GIVEN PROBLEM> Repeat the whole of the data, keeping every detail the same.

LISTING>
** START **

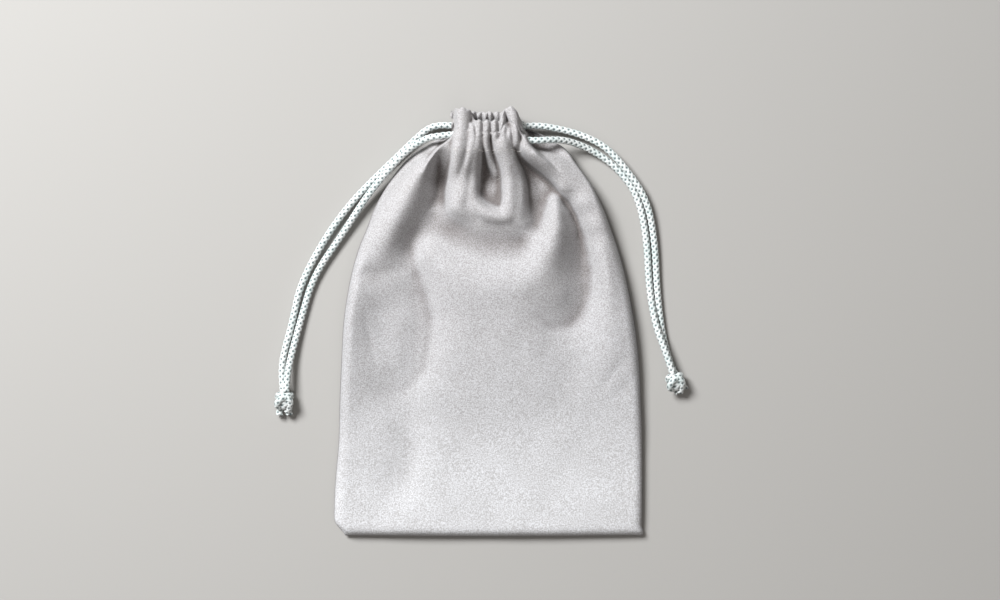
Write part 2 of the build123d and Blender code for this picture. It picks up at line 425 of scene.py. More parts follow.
FRONT_LEFT_EDGE = [
    (-86.0, -56.2), (-83.5, -57.4), (-79.6, -60.6), (-74.0, -60.9), (-63.0, -60.4), (-47.5, -59.1),
    (-31.7, -58.7), (-15.8, -58.0), (0.0, -57.1), (15.8, -54.6), (27.7, -51.4), (35.6, -48.2),
    (43.6, -45.2), (51.5, -41.0), (57.0, -37.4), (62.0, -33.4), (66.0, -29.2), (68.5, -25.8),
    (70.5, -22.2), (72.2, -18.4), (74.0, -15.0), (77.0, -13.6), (80.5, -14.1), (83.0, -13.6), (86.0, -12.6),
]
FRONT_RIGHT_EDGE = [
    (-86.0, 60.2), (-83.5, 61.2), (-81.0, 60.6), (-75.0, 60.8), (-47.5, 60.8), (-31.7, 60.3),
    (-15.8, 59.5), (0.0, 57.6), (15.8, 54.6), (27.7, 51.4), (35.6, 48.7), (43.6, 45.7),
    (51.5, 41.8), (57.0, 38.2), (62.0, 34.6), (65.0, 32.6), (67.5, 30.4), (69.6, 27.8),
    (72.0, 24.2), (73.8, 21.2), (75.0, 18.2), (76.0, 15.4), (78.0, 13.9), (81.0, 12.7), (84.3, 10.6),
    (86.0, 9.4),
]
BACK_LEFT_EDGE = [(y, x + BACK_INSET) for y, x in FRONT_LEFT_EDGE if y < 70] + [
    (70.5, -21.8), (72.5, -17.8), (74.5, -14.8), (77.0, -12.2), (80.0, -11.2), (83.0, -10.8), (86.0, -10.6),
]
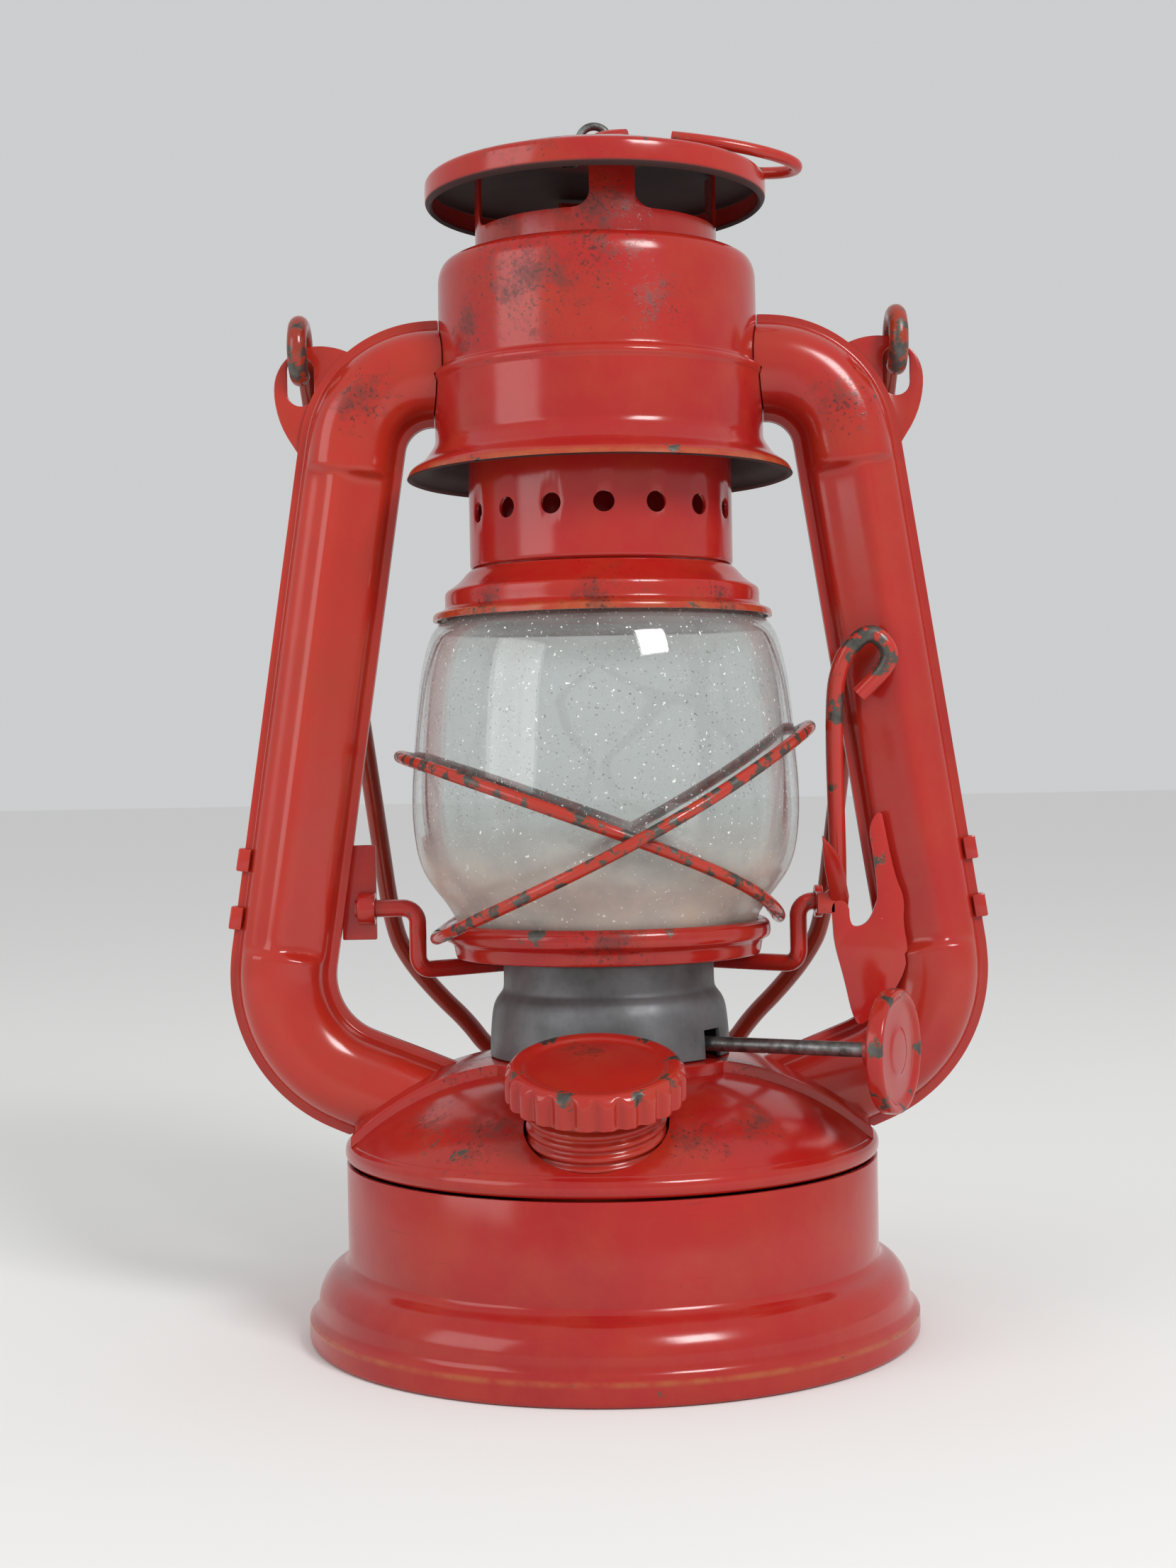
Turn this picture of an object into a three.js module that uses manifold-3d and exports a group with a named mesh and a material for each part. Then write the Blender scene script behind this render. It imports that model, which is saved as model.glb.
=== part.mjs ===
// A small hurricane lantern: pressed tinplate fount, two air tubes, canopy, lifting chimney,
// glass globe on a lifting plate, burner and bail. Millimetres, +Z up, the foot stands on z = 0,
// the lantern's axis is the Z axis and -Y is the front.
import * as THREE from "three";
import { mergeVertices } from "three/addons/utils/BufferGeometryUtils.js";
import Module from "manifold-3d";

const wasm = await Module();
wasm.setup();

// Stock and running clearances
const sheet = 0.7;
const gap = 0.3;
const overrun = 2;

// Counts of sides and steps of round forms
const sides = 24;
const wireSides = 6;
const boreSides = 16;
const knobSides = 32;
const stapleSides = 12;
const threadSides = 12;
const ventSides = 8;
const bendSteps = 6;
const cornerSteps = 4;
const hookSteps = 10;
const ringSteps = 24;
const hoopSteps = 32;
const domeSteps = 5;

// Points closer than this are one, and a mitre is never longer than its wall over this share
const weldReach = 1e-4;
const mitreShare = 0.5;

// Fount
const footRadius = 52.5;
const footHeight = 13.5;
const drumRadius = 45.7;
const drumTop = 30;
const rimRoll = 3.3;
const rimRadius = 45;
const domeRise = 12;
const domeMouth = 17;
const bottomDish = 2;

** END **

OUTPUT BELOW>
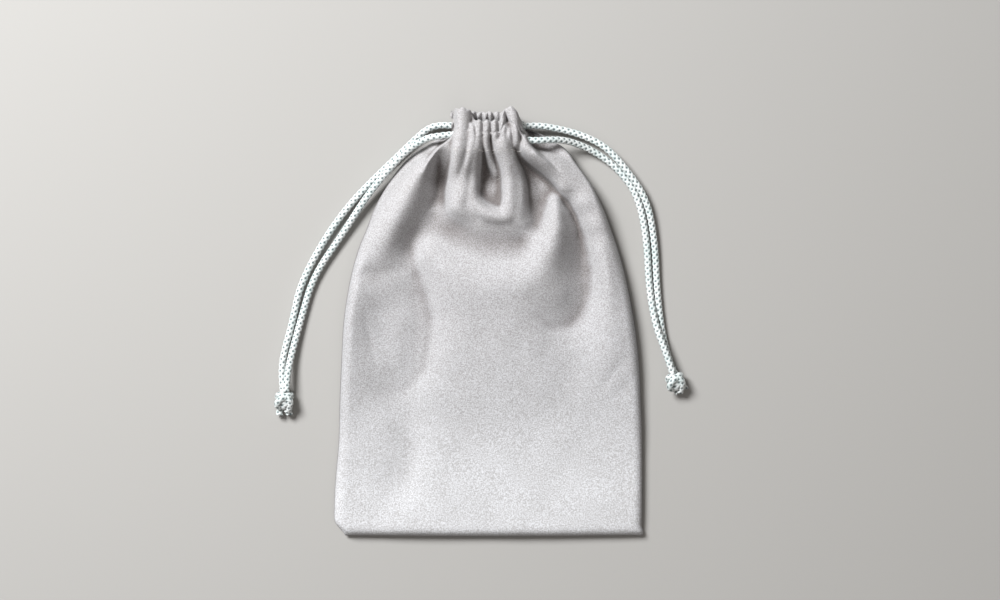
Write part 2 of the build123d and Blender code for this picture. It picks up at line 425 of scene.py. More parts follow.
FRONT_LEFT_EDGE = [
    (-86.0, -56.2), (-83.5, -57.4), (-79.6, -60.6), (-74.0, -60.9), (-63.0, -60.4), (-47.5, -59.1),
    (-31.7, -58.7), (-15.8, -58.0), (0.0, -57.1), (15.8, -54.6), (27.7, -51.4), (35.6, -48.2),
    (43.6, -45.2), (51.5, -41.0), (57.0, -37.4), (62.0, -33.4), (66.0, -29.2), (68.5, -25.8),
    (70.5, -22.2), (72.2, -18.4), (74.0, -15.0), (77.0, -13.6), (80.5, -14.1), (83.0, -13.6), (86.0, -12.6),
]
FRONT_RIGHT_EDGE = [
    (-86.0, 60.2), (-83.5, 61.2), (-81.0, 60.6), (-75.0, 60.8), (-47.5, 60.8), (-31.7, 60.3),
    (-15.8, 59.5), (0.0, 57.6), (15.8, 54.6), (27.7, 51.4), (35.6, 48.7), (43.6, 45.7),
    (51.5, 41.8), (57.0, 38.2), (62.0, 34.6), (65.0, 32.6), (67.5, 30.4), (69.6, 27.8),
    (72.0, 24.2), (73.8, 21.2), (75.0, 18.2), (76.0, 15.4), (78.0, 13.9), (81.0, 12.7), (84.3, 10.6),
    (86.0, 9.4),
]
BACK_LEFT_EDGE = [(y, x + BACK_INSET) for y, x in FRONT_LEFT_EDGE if y < 70] + [
    (70.5, -21.8), (72.5, -17.8), (74.5, -14.8), (77.0, -12.2), (80.0, -11.2), (83.0, -10.8), (86.0, -10.6),
]
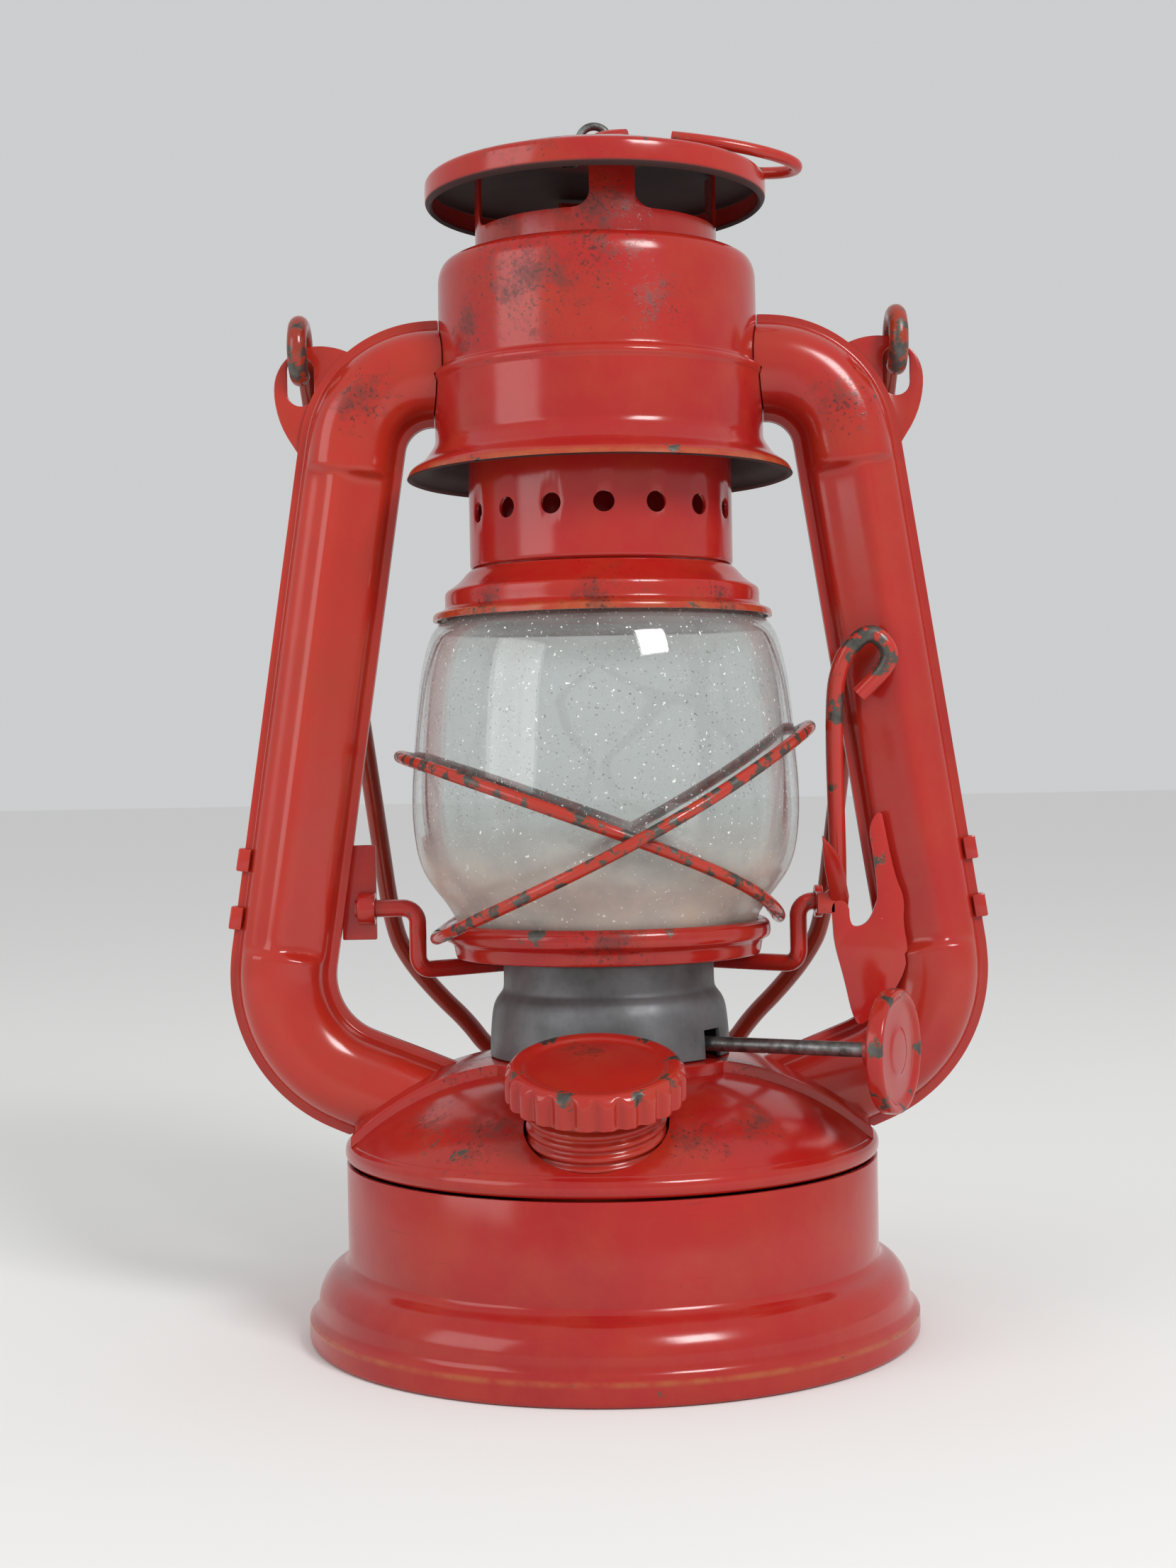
Turn this picture of an object into a three.js module that uses manifold-3d and exports a group with a named mesh and a material for each part. Then write the Blender scene script behind this render. It imports that model, which is saved as model.glb.
=== part.mjs ===
// A small hurricane lantern: pressed tinplate fount, two air tubes, canopy, lifting chimney,
// glass globe on a lifting plate, burner and bail. Millimetres, +Z up, the foot stands on z = 0,
// the lantern's axis is the Z axis and -Y is the front.
import * as THREE from "three";
import { mergeVertices } from "three/addons/utils/BufferGeometryUtils.js";
import Module from "manifold-3d";

const wasm = await Module();
wasm.setup();

// Stock and running clearances
const sheet = 0.7;
const gap = 0.3;
const overrun = 2;

// Counts of sides and steps of round forms
const sides = 24;
const wireSides = 6;
const boreSides = 16;
const knobSides = 32;
const stapleSides = 12;
const threadSides = 12;
const ventSides = 8;
const bendSteps = 6;
const cornerSteps = 4;
const hookSteps = 10;
const ringSteps = 24;
const hoopSteps = 32;
const domeSteps = 5;

// Points closer than this are one, and a mitre is never longer than its wall over this share
const weldReach = 1e-4;
const mitreShare = 0.5;

// Fount
const footRadius = 52.5;
const footHeight = 13.5;
const drumRadius = 45.7;
const drumTop = 30;
const rimRoll = 3.3;
const rimRadius = 45;
const domeRise = 12;
const domeMouth = 17;
const bottomDish = 2;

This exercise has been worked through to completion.